_Problem:_ Will you transcribe the entries that follow, exactly and in full?

_Dataset entries:_

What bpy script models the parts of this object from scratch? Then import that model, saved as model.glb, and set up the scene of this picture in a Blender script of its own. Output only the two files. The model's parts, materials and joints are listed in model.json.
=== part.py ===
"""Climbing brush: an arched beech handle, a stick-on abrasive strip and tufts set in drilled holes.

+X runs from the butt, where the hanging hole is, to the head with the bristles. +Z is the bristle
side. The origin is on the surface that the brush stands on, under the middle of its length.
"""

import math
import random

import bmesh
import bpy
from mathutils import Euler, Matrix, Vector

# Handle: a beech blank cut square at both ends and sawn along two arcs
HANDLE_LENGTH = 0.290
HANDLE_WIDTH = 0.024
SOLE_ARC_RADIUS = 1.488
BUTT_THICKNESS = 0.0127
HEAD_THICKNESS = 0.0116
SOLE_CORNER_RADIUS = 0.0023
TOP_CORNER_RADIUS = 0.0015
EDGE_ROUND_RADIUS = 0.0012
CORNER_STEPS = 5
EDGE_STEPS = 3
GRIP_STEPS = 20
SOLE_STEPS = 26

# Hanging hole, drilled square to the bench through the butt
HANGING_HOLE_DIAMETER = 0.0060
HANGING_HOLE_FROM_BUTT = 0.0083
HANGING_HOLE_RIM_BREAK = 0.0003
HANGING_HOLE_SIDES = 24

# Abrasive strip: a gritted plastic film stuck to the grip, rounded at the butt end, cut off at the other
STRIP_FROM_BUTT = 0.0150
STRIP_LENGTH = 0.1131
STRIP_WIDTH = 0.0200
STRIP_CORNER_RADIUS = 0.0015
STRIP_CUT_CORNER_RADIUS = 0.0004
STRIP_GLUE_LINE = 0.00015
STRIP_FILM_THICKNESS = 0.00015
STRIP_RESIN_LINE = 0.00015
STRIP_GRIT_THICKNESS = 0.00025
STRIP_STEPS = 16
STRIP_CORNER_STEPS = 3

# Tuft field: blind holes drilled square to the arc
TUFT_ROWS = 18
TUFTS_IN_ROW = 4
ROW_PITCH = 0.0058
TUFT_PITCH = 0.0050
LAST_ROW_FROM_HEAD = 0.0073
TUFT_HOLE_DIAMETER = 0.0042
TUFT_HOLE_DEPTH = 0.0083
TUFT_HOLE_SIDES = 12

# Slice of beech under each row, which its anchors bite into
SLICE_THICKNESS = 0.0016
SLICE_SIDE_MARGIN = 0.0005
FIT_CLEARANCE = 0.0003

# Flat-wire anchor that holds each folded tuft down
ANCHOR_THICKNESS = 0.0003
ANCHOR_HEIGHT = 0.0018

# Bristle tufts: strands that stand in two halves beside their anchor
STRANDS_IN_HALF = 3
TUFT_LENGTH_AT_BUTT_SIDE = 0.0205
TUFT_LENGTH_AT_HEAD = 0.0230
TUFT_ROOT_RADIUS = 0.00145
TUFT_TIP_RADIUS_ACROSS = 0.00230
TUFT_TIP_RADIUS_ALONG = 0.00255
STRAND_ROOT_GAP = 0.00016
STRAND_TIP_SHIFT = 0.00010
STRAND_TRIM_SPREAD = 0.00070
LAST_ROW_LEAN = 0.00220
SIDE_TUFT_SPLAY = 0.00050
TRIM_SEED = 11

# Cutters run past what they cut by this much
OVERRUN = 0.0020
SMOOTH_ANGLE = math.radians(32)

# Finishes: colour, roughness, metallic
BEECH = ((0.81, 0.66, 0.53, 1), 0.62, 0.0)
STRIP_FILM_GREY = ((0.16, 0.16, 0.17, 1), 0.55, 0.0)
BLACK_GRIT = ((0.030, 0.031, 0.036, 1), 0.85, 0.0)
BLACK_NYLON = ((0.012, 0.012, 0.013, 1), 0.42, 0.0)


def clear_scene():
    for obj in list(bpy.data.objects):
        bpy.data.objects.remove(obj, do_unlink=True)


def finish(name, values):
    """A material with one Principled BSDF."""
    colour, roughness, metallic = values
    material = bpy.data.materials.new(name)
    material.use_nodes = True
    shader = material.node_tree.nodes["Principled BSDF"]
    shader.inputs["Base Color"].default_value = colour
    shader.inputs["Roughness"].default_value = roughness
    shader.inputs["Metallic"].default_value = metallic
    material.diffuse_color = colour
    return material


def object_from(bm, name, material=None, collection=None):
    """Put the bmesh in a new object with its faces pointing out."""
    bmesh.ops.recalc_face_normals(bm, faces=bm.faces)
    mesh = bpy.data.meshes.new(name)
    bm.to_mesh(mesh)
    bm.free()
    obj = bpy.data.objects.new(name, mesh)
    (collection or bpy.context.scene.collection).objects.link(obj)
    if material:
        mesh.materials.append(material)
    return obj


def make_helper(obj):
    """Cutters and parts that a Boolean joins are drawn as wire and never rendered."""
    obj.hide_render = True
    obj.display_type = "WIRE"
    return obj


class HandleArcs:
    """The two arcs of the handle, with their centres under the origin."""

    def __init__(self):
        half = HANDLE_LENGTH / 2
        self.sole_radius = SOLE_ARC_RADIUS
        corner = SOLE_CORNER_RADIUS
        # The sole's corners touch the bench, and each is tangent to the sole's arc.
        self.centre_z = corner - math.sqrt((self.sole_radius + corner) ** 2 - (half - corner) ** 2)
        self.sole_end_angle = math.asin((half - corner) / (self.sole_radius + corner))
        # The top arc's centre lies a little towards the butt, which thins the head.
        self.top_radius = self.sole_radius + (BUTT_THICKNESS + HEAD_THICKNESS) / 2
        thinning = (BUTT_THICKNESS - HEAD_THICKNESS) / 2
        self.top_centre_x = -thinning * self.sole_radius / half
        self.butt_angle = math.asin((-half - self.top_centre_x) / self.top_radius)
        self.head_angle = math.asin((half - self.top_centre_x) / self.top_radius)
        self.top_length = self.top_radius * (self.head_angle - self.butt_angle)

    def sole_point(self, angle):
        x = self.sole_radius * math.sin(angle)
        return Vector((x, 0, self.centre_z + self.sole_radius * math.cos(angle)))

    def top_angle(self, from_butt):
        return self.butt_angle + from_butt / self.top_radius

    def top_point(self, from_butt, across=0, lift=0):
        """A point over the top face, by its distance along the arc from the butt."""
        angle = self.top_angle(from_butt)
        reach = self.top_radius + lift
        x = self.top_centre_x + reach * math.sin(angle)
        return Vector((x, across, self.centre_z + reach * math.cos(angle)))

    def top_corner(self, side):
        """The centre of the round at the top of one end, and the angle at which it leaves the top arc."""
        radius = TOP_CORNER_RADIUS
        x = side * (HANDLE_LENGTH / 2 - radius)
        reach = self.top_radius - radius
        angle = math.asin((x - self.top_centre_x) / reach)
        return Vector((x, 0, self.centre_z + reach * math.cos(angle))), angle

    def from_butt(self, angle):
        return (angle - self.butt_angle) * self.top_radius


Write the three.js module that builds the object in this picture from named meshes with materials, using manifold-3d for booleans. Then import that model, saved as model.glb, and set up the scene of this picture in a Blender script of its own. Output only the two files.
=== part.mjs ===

_Task response:_
What bpy script models the parts of this object from scratch? Then import that model, saved as model.glb, and set up the scene of this picture in a Blender script of its own. Output only the two files. The model's parts, materials and joints are listed in model.json.
=== part.py ===
"""Climbing brush: an arched beech handle, a stick-on abrasive strip and tufts set in drilled holes.

+X runs from the butt, where the hanging hole is, to the head with the bristles. +Z is the bristle
side. The origin is on the surface that the brush stands on, under the middle of its length.
"""

import math
import random

import bmesh
import bpy
from mathutils import Euler, Matrix, Vector

# Handle: a beech blank cut square at both ends and sawn along two arcs
HANDLE_LENGTH = 0.290
HANDLE_WIDTH = 0.024
SOLE_ARC_RADIUS = 1.488
BUTT_THICKNESS = 0.0127
HEAD_THICKNESS = 0.0116
SOLE_CORNER_RADIUS = 0.0023
TOP_CORNER_RADIUS = 0.0015
EDGE_ROUND_RADIUS = 0.0012
CORNER_STEPS = 5
EDGE_STEPS = 3
GRIP_STEPS = 20
SOLE_STEPS = 26

# Hanging hole, drilled square to the bench through the butt
HANGING_HOLE_DIAMETER = 0.0060
HANGING_HOLE_FROM_BUTT = 0.0083
HANGING_HOLE_RIM_BREAK = 0.0003
HANGING_HOLE_SIDES = 24

# Abrasive strip: a gritted plastic film stuck to the grip, rounded at the butt end, cut off at the other
STRIP_FROM_BUTT = 0.0150
STRIP_LENGTH = 0.1131
STRIP_WIDTH = 0.0200
STRIP_CORNER_RADIUS = 0.0015
STRIP_CUT_CORNER_RADIUS = 0.0004
STRIP_GLUE_LINE = 0.00015
STRIP_FILM_THICKNESS = 0.00015
STRIP_RESIN_LINE = 0.00015
STRIP_GRIT_THICKNESS = 0.00025
STRIP_STEPS = 16
STRIP_CORNER_STEPS = 3

# Tuft field: blind holes drilled square to the arc
TUFT_ROWS = 18
TUFTS_IN_ROW = 4
ROW_PITCH = 0.0058
TUFT_PITCH = 0.0050
LAST_ROW_FROM_HEAD = 0.0073
TUFT_HOLE_DIAMETER = 0.0042
TUFT_HOLE_DEPTH = 0.0083
TUFT_HOLE_SIDES = 12

# Slice of beech under each row, which its anchors bite into
SLICE_THICKNESS = 0.0016
SLICE_SIDE_MARGIN = 0.0005
FIT_CLEARANCE = 0.0003

# Flat-wire anchor that holds each folded tuft down
ANCHOR_THICKNESS = 0.0003
ANCHOR_HEIGHT = 0.0018

# Bristle tufts: strands that stand in two halves beside their anchor
STRANDS_IN_HALF = 3
TUFT_LENGTH_AT_BUTT_SIDE = 0.0205
TUFT_LENGTH_AT_HEAD = 0.0230
TUFT_ROOT_RADIUS = 0.00145
TUFT_TIP_RADIUS_ACROSS = 0.00230
TUFT_TIP_RADIUS_ALONG = 0.00255
STRAND_ROOT_GAP = 0.00016
STRAND_TIP_SHIFT = 0.00010
STRAND_TRIM_SPREAD = 0.00070
LAST_ROW_LEAN = 0.00220
SIDE_TUFT_SPLAY = 0.00050
TRIM_SEED = 11

# Cutters run past what they cut by this much
OVERRUN = 0.0020
SMOOTH_ANGLE = math.radians(32)

# Finishes: colour, roughness, metallic
BEECH = ((0.81, 0.66, 0.53, 1), 0.62, 0.0)
STRIP_FILM_GREY = ((0.16, 0.16, 0.17, 1), 0.55, 0.0)
BLACK_GRIT = ((0.030, 0.031, 0.036, 1), 0.85, 0.0)
BLACK_NYLON = ((0.012, 0.012, 0.013, 1), 0.42, 0.0)


def clear_scene():
    for obj in list(bpy.data.objects):
        bpy.data.objects.remove(obj, do_unlink=True)


def finish(name, values):
    """A material with one Principled BSDF."""
    colour, roughness, metallic = values
    material = bpy.data.materials.new(name)
    material.use_nodes = True
    shader = material.node_tree.nodes["Principled BSDF"]
    shader.inputs["Base Color"].default_value = colour
    shader.inputs["Roughness"].default_value = roughness
    shader.inputs["Metallic"].default_value = metallic
    material.diffuse_color = colour
    return material


def object_from(bm, name, material=None, collection=None):
    """Put the bmesh in a new object with its faces pointing out."""
    bmesh.ops.recalc_face_normals(bm, faces=bm.faces)
    mesh = bpy.data.meshes.new(name)
    bm.to_mesh(mesh)
    bm.free()
    obj = bpy.data.objects.new(name, mesh)
    (collection or bpy.context.scene.collection).objects.link(obj)
    if material:
        mesh.materials.append(material)
    return obj


def make_helper(obj):
    """Cutters and parts that a Boolean joins are drawn as wire and never rendered."""
    obj.hide_render = True
    obj.display_type = "WIRE"
    return obj


class HandleArcs:
    """The two arcs of the handle, with their centres under the origin."""

    def __init__(self):
        half = HANDLE_LENGTH / 2
        self.sole_radius = SOLE_ARC_RADIUS
        corner = SOLE_CORNER_RADIUS
        # The sole's corners touch the bench, and each is tangent to the sole's arc.
        self.centre_z = corner - math.sqrt((self.sole_radius + corner) ** 2 - (half - corner) ** 2)
        self.sole_end_angle = math.asin((half - corner) / (self.sole_radius + corner))
        # The top arc's centre lies a little towards the butt, which thins the head.
        self.top_radius = self.sole_radius + (BUTT_THICKNESS + HEAD_THICKNESS) / 2
        thinning = (BUTT_THICKNESS - HEAD_THICKNESS) / 2
        self.top_centre_x = -thinning * self.sole_radius / half
        self.butt_angle = math.asin((-half - self.top_centre_x) / self.top_radius)
        self.head_angle = math.asin((half - self.top_centre_x) / self.top_radius)
        self.top_length = self.top_radius * (self.head_angle - self.butt_angle)

    def sole_point(self, angle):
        x = self.sole_radius * math.sin(angle)
        return Vector((x, 0, self.centre_z + self.sole_radius * math.cos(angle)))

    def top_angle(self, from_butt):
        return self.butt_angle + from_butt / self.top_radius

    def top_point(self, from_butt, across=0, lift=0):
        """A point over the top face, by its distance along the arc from the butt."""
        angle = self.top_angle(from_butt)
        reach = self.top_radius + lift
        x = self.top_centre_x + reach * math.sin(angle)
        return Vector((x, across, self.centre_z + reach * math.cos(angle)))

    def top_corner(self, side):
        """The centre of the round at the top of one end, and the angle at which it leaves the top arc."""
        radius = TOP_CORNER_RADIUS
        x = side * (HANDLE_LENGTH / 2 - radius)
        reach = self.top_radius - radius
        angle = math.asin((x - self.top_centre_x) / reach)
        return Vector((x, 0, self.centre_z + reach * math.cos(angle))), angle

    def from_butt(self, angle):
        return (angle - self.butt_angle) * self.top_radius


Write the three.js module that builds the object in this picture from named meshes with materials, using manifold-3d for booleans. Then import that model, saved as model.glb, and set up the scene of this picture in a Blender script of its own. Output only the two files.
=== part.mjs ===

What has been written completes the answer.